▶ [Data block]:
*****

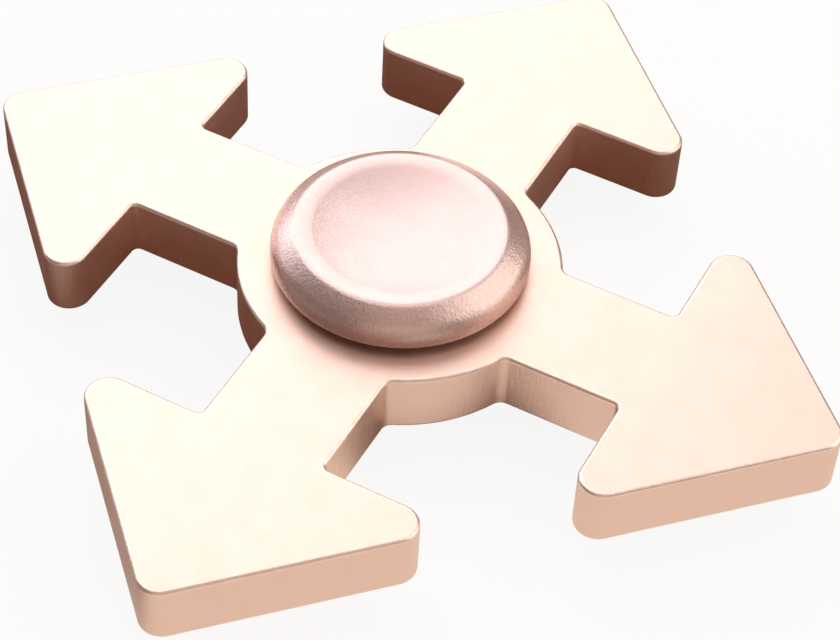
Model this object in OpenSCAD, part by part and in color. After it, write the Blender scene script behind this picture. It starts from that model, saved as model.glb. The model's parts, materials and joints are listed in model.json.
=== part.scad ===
// Four-arrow fidget spinner: a machined alloy plate that spins on a shielded
// miniature ball bearing, held between two dished finger caps that screw
// together through the bearing's bore.
// Z is the spin axis. The origin lies where the lower cap's rim meets the table.

/* [Plate] */
// Thickness of the arrow plate
plate_t = 5.2; // [4.9:0.1:6]
// Diameter of the round hub
hub_d = 25.4; // [22:0.1:28]
// Number of arrow arms
arm_count = 4; // [2:1:5]
// Width of an arm between the hub and the arrowhead
arm_w = 10.3; // [7:0.1:11]
// Distance from the spin axis to the flat back of an arrowhead
head_back = 21.2; // [20:0.1:23]
// Distance from the spin axis to an arrowhead's apex before it is rounded
head_apex = 37.5; // [35:0.1:40]
// Radius of each arrow tip
tip_r = 1.8; // [1:0.1:4]
// Radius of each barb
barb_r = 1.8; // [0.6:0.1:2]
// Radius of the inside corner where an arm meets the hub
foot_r = 0.9; // [0.3:0.1:2]
// Radius of the inside corner where an arm meets its arrowhead
notch_r = 0.5; // [0.3:0.1:1.5]
// Chamfer at both mouths of the bearing seat
seat_chamfer = 0.25; // [0.1:0.05:0.5]

/* [Bearing] */
// Outside diameter of the outer ring
bearing_od = 12.7; // [12.6:0.1:12.9]
// Bore of the inner ring
bearing_bore = 6.35; // [6.3:0.05:6.4]
// Width of both rings
bearing_w = 4.762; // [4.7:0.001:4.9]
// Diameter of a ball
ball_d = 1.5875; // [1.5:0.0125:1.6]
// Number of balls
ball_count = 10; // [7:1:10]
// Thickness of the two shields
shield_t = 0.2; // [0.15:0.05:0.2]
// Diameter of the spring wire that holds each shield
clip_wire_d = 0.3; // [0.2:0.05:0.3]

/* [Finger caps] */
// Largest diameter of a cap
cap_d = 20.2; // [18:0.1:21]
// Air gap between the plate and a cap
cap_gap = 0.6; // [0.5:0.1:1.5]
// Height of a cap from its underside to its rim
cap_h = 2.9; // [2.4:0.1:3.2]
// Height of the upright band under the bevel
band_h = 1.6; // [0.8:0.05:1.7]
// Radius under the upright band
band_r = 0.3; // [0.2:0.1:0.5]
// Outer diameter of the flat rim around the dish
rim_d = 16.5; // [15:0.1:17]
// Width of the flat rim around the dish
rim_w = 0.85; // [0.5:0.05:1]
// Depth of the finger dish below the rim
dish_depth = 1.1; // [0.6:0.1:1.2]
// Outside diameter of the thread that joins the caps
thread_d = 4; // [3:0.5:4]

/* [Hidden] */
$fn = 96;
lap = 0.01;                              // overlap where pieces of one solid join
blend = 0.002;                           // arcs cross their tangents by this, to meet cleanly

// Plate
mid_z = plate_t / 2 + cap_gap + cap_h;   // middle of the plate and of the bearing
hub_r = hub_d / 2;
seat_r = bearing_od / 2 + 0.005;         // leaves a film of retaining compound

// Balls and raceways
pitch_r = (bearing_od + bearing_bore) / 4;
ball_r = ball_d / 2;
ball_play = 0.012;                       // ball to raceway
groove_r = 0.52 * ball_d;                // raceways are a little rounder than the balls
race_depth = 0.33;                       // from a ring's land to the bottom of its raceway
inner_land_r = pitch_r - ball_r + race_depth;
outer_land_r = pitch_r + ball_r - race_depth;
inner_groove_c = pitch_r - ball_r - ball_play + groove_r;
outer_groove_c = pitch_r + ball_r + ball_play - groove_r;

// Ring faces
face_z = bearing_w / 2;
ring_chamfer = 0.2;
inner_face_r = bearing_bore / 2 + 0.775; // inner ring's face, inside the shield
inner_step_z = 1.45;
seat_step_z = 1.5;                       // outer ring steps out here to seat the shield
shield_seat_r = bearing_od / 2 - 0.65;
clip_groove_r = shield_seat_r + 0.16;
clip_top_z = seat_step_z + shield_t + clip_wire_d + 2 * lap;

// Shields and their clips
shield_gap = 0.1;                        // shield to inner ring
shield_rise = 0.12;                      // pressed offset of the shield's inner band
shield_bend_w = 0.4;
clip_gap_angle = 34;

// Cage
cage_clear = 0.1;                        // cage to the lands of both rings
cage_low = -1.25;
cage_high = 0.5;
pocket_r = ball_r + 0.08;
prong_notch_r = 0.34;

// Caps
cap_r = cap_d / 2;
rim_r = rim_d / 2;
rim_edge = 0.15;                         // edge break between rim and bevel
dish_r = rim_r - rim_w;
dish_sphere_r = (dish_r * dish_r + dish_depth * dish_depth) / (2 * dish_depth);
boss_r = inner_face_r - 0.1;             // bears on the inner ring's face only
stem_r = bearing_bore / 2 - 0.02;
stem_end_gap = 0.28;                     // keeps the stem off the other cap's boss
thread_len = 3.4;
thread_fit = 0.02;
drill_run_out = 0.3;                     // tapped hole beyond the end of the thread

function ball_name(i) = str("bearing_ball_", i < 10 ? "0" : "", i);
// A ring profile's upper half, given from the middle plane up, with its mirror image
function both_halves(half) =
    concat(half, [for (i = [len(half) - 1:-1:0]) [half[i].x, -half[i].y]]);

// Lifts a part from the bearing's middle to its place above the table
module at_mid() {
    translate([0, 0, mid_z]) children();
}

// Turns a part over about the middle plane
module flipped() {
    mirror([0, 0, 1]) children();
}

// Repeats what lies above the X axis below it as well
module both_sides() {
    children();
    mirror([0, 1]) children();
}

// Right-angled arrowhead with a rounded tip and rounded barbs
module arrowhead() {
    head_half = head_apex - head_back;
    barb = [head_back + barb_r, head_half - barb_r / tan(22.5)];
    tip_x = head_apex - tip_r * sqrt(2);
    slant = sqrt(0.5);
    edge = [
        [head_back, barb.y],
        barb + barb_r * [slant, slant],
        [tip_x + tip_r * slant, tip_r * slant]
    ];
    polygon(both_halves([edge[2], edge[1], [head_back, barb.y]]));
    both_sides() translate(barb) circle(r = barb_r + blend);
    translate([tip_x, 0]) circle(r = tip_r + blend);
}

// Fillet between the side of an arm and the back of its arrowhead
module notch_fillet() {
    side = arm_w / 2;
    difference() {
        translate([head_back - notch_r, side - lap]) square(notch_r + lap);
        translate([head_back - notch_r, side + notch_r]) circle(r = notch_r + blend);
    }
}

// Fillet between the hub and the side of an arm, tangent to both
module foot_fillet() {
    side = arm_w / 2;
    centre_y = side + foot_r;
    centre_x = sqrt(pow(hub_r + foot_r, 2) - centre_y * centre_y);
    on_hub = [centre_x, centre_y] * hub_r / (hub_r + foot_r);
    difference() {
        polygon([[centre_x, side - 1], [centre_x, side], on_hub, on_hub - [1, 1]]);
        translate([centre_x, centre_y]) circle(r = foot_r + blend);
    }
}

module arm() {
    arrowhead();
    translate([0, -arm_w / 2]) square([head_back + lap, arm_w]);
    both_sides() {
        notch_fillet();
        foot_fillet();
    }
}

module spinner_body() {
    color("#e3b7a4")
    at_mid()
    difference() {
        union() {
            cylinder(r = hub_r, h = plate_t, center = true);
            for (k = [0:arm_count - 1])
                rotate(k * 360 / arm_count) linear_extrude(plate_t, center = true) arm();
        }
        cylinder(r = seat_r, h = plate_t + 2, center = true);
        for (side = [0, 1])
            mirror([0, 0, side])
            translate([0, 0, plate_t / 2 - seat_chamfer])
            cylinder(r1 = seat_r, r2 = seat_r + 2 * seat_chamfer, h = 2 * seat_chamfer);
    }
}

module bearing_outer_ring() {
    od_r = bearing_od / 2;
    color("#c9ccd0")
    at_mid()
    rotate_extrude()
    difference() {
        polygon(both_halves([
            [od_r, face_z - ring_chamfer],
            [od_r - ring_chamfer, face_z],
            [shield_seat_r, face_z],
            [shield_seat_r, clip_top_z],
            [clip_groove_r, clip_top_z],
            [clip_groove_r, seat_step_z + shield_t],
            [shield_seat_r, seat_step_z + shield_t],
            [shield_seat_r, seat_step_z],
            [outer_land_r, seat_step_z]
        ]));
        translate([outer_groove_c, 0]) circle(r = groove_r);
    }
}

module bearing_inner_ring() {
    bore_r = bearing_bore / 2;
    color("#c9ccd0")
    at_mid()
    rotate_extrude()
    difference() {
        polygon(both_halves([
            [inner_land_r, inner_step_z],
            [inner_face_r, inner_step_z],
            [inner_face_r, face_z],
            [bore_r + ring_chamfer, face_z],
            [bore_r, face_z - ring_chamfer]
        ]));
        translate([inner_groove_c, 0]) circle(r = groove_r);
    }
}

// Crown cage: a ring under the balls with prongs that close round them
module bearing_cage() {
    pitch_a = 360 / ball_count;
    low_r = inner_land_r + cage_clear;
    high_r = outer_land_r - cage_clear;
    color("#a9adb3")
    at_mid()
    difference() {
        rotate_extrude()
        translate([low_r, cage_low]) square([high_r - low_r, cage_high - cage_low]);
        for (i = [0:ball_count - 1]) {
            rotate(i * pitch_a) translate([pitch_r, 0, 0]) sphere(r = pocket_r);
            rotate((i + 0.5) * pitch_a)
            translate([pitch_r, 0, cage_high])
            rotate([0, 90, 0]) cylinder(r = prong_notch_r, h = 2, center = true);
        }
    }
}

module bearing_ball(i) {
    color("#d9dcdf")
    at_mid()
    rotate((i - 1) * 360 / ball_count) translate([pitch_r, 0, 0]) sphere(r = ball_r);
}

// Pressed shield: its outer band sits on the outer ring's step
module shield() {
    inner_r = inner_face_r + shield_gap;
    outer_r = shield_seat_r - lap;
    bend_r = (inner_r + outer_r - shield_bend_w) / 2;
    color("#b4b8bd")
    rotate_extrude()
    translate([0, seat_step_z])
    polygon([
        [inner_r, shield_rise],
        [bend_r, shield_rise],
        [bend_r + shield_bend_w, 0],
        [outer_r, 0],
        [outer_r, shield_t],
        [bend_r + shield_bend_w, shield_t],
        [bend_r, shield_t + shield_rise],
        [inner_r, shield_t + shield_rise]
    ]);
}

// Split ring of spring wire that snaps into the outer ring over the shield
module shield_clip() {
    wire_r = clip_wire_d / 2;
    color("#8f9399")
    translate([0, 0, seat_step_z + shield_t + wire_r + lap])
    rotate(clip_gap_angle / 2)
    rotate_extrude(angle = 360 - clip_gap_angle)
    translate([clip_groove_r - wire_r - lap, 0]) circle(r = wire_r);
}

// Dished button with the boss that bears on the inner ring, above the middle plane
module cap_blank() {
    under_z = plate_t / 2 + cap_gap;
    rim_z = under_z + cap_h;
    difference() {
        union() {
            rotate_extrude() {
                polygon([
                    [0, under_z],
                    [cap_r - band_r, under_z],
                    [cap_r - band_r, under_z + band_r],
                    [cap_r, under_z + band_r],
                    [cap_r, under_z + band_h],
                    [rim_r + rim_edge, rim_z - rim_edge],
                    [rim_r, rim_z],
                    [0, rim_z]
                ]);
                translate([cap_r - band_r, under_z + band_r]) circle(r = band_r);
            }
            translate([0, 0, face_z]) cylinder(r = boss_r, h = under_z - face_z + lap);
        }
        translate([0, 0, rim_z - dish_depth + dish_sphere_r])
        sphere(r = dish_sphere_r, $fn = 240);
    }
}

// Cap with the threaded post
module finger_cap_top() {
    color("#d9aea6")
    at_mid() {
        cap_blank();
        translate([0, 0, face_z - thread_len]) cylinder(d = thread_d, h = thread_len + lap);
    }
}

// Cap with the tapped stem that centres both caps in the bearing's bore
module finger_cap_bottom() {
    stem_end = face_z - stem_end_gap;
    color("#d9aea6")
    at_mid()
    difference() {
        union() {
            flipped() cap_blank();
            translate([0, 0, -face_z - lap])
            cylinder(r = stem_r, h = stem_end + face_z + lap);
        }
        translate([0, 0, face_z - thread_len - drill_run_out])
        cylinder(r = thread_d / 2 + thread_fit, h = thread_len + 1);
    }
}

spinner_body();
bearing_outer_ring();
bearing_inner_ring();
bearing_cage();
for (i = [1:ball_count])
    bearing_ball(i);
at_mid() shield();  // shield_top
at_mid() flipped() shield();  // shield_bottom
at_mid() shield_clip();  // shield_clip_top
at_mid() flipped() shield_clip();  // shield_clip_bottom
finger_cap_top();
finger_cap_bottom();
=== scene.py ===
"""A fidget spinner with four arrow arms in rose-gold alloy, built round its CAD frame.

The spinner lies on its lower finger cap. Z is the spin axis and every length is in metres.
Each sub-assembly is a class that holds its own sizes, models its pieces about the plate's
middle plane and lifts them to their height above the floor as they are handed over.
"""

from __future__ import annotations

import json
import logging
import math
from dataclasses import dataclass, field
from enum import Enum
from typing import Iterable, Mapping, Sequence

import bmesh
import bpy
from bmesh.types import BMEdge, BMesh, BMLayerItem, BMVert
from bpy.types import Material, Node, NodeSocket, NodeTree, Object
from mathutils import Matrix, Quaternion, Vector

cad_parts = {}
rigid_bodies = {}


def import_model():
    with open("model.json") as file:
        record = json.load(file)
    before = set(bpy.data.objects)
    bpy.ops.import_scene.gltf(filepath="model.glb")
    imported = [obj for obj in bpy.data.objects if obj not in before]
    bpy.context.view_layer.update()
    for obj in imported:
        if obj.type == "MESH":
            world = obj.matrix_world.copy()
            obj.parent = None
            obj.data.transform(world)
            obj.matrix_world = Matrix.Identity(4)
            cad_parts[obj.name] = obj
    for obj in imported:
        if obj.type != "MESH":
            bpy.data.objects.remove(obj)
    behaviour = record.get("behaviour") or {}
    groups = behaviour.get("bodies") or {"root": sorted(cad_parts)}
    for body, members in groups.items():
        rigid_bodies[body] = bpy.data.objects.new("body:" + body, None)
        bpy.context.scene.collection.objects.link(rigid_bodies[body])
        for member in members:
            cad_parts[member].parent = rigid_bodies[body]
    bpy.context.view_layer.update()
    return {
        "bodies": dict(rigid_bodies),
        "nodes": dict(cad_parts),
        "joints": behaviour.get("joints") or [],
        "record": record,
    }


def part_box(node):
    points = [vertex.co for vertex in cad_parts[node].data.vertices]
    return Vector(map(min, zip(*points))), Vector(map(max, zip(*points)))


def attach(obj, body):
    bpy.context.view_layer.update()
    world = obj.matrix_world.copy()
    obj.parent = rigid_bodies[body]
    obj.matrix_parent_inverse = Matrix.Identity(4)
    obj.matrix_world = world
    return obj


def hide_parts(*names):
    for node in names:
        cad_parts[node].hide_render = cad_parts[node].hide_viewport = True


LOG = logging.getLogger("spinner")
MM = 0.001
SAG = 0.002 * MM
SHARP_ANGLE = math.radians(38)
SQUARE_ANGLE = 1.0
MERGE = 0.0004 * MM
RIM_MASK = "rim_mask"

Colour = tuple[float, float, float, float]
Point2 = tuple[float, float]


# ---------------------------------------------------------------- drawing and turning


class Plane(Enum):
    """The plane that a path is drawn in."""

    PLAN = "plan"
    SECTION = "section"

    def lift(self, point: Point2) -> Vector:
        """Returns the 3-D place of a point: (x, y) in plan, (radius, height) in section."""
        first, second = point
        if self is Plane.PLAN:
            return Vector((first, second, 0.0))
        return Vector((first, 0.0, second))

    @property
    def axis(self) -> Vector:
        """The axis about which an anticlockwise arc turns."""
        return Vector((0, 0, 1)) if self is Plane.PLAN else Vector((0, -1, 0))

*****

Print, please, the lines above from the very first through the one that holds "seat_chamfer = 0.25; // [0.1:0.05:0.5]", both included, word for word and with nothing else.

▶ [Result for this task]:
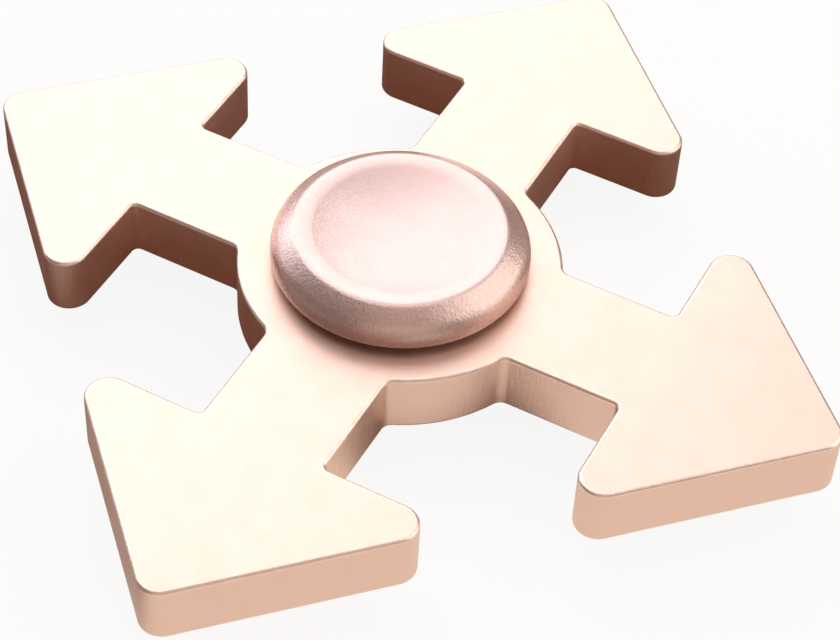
Model this object in OpenSCAD, part by part and in color. After it, write the Blender scene script behind this picture. It starts from that model, saved as model.glb. The model's parts, materials and joints are listed in model.json.
=== part.scad ===
// Four-arrow fidget spinner: a machined alloy plate that spins on a shielded
// miniature ball bearing, held between two dished finger caps that screw
// together through the bearing's bore.
// Z is the spin axis. The origin lies where the lower cap's rim meets the table.

/* [Plate] */
// Thickness of the arrow plate
plate_t = 5.2; // [4.9:0.1:6]
// Diameter of the round hub
hub_d = 25.4; // [22:0.1:28]
// Number of arrow arms
arm_count = 4; // [2:1:5]
// Width of an arm between the hub and the arrowhead
arm_w = 10.3; // [7:0.1:11]
// Distance from the spin axis to the flat back of an arrowhead
head_back = 21.2; // [20:0.1:23]
// Distance from the spin axis to an arrowhead's apex before it is rounded
head_apex = 37.5; // [35:0.1:40]
// Radius of each arrow tip
tip_r = 1.8; // [1:0.1:4]
// Radius of each barb
barb_r = 1.8; // [0.6:0.1:2]
// Radius of the inside corner where an arm meets the hub
foot_r = 0.9; // [0.3:0.1:2]
// Radius of the inside corner where an arm meets its arrowhead
notch_r = 0.5; // [0.3:0.1:1.5]
// Chamfer at both mouths of the bearing seat
seat_chamfer = 0.25; // [0.1:0.05:0.5]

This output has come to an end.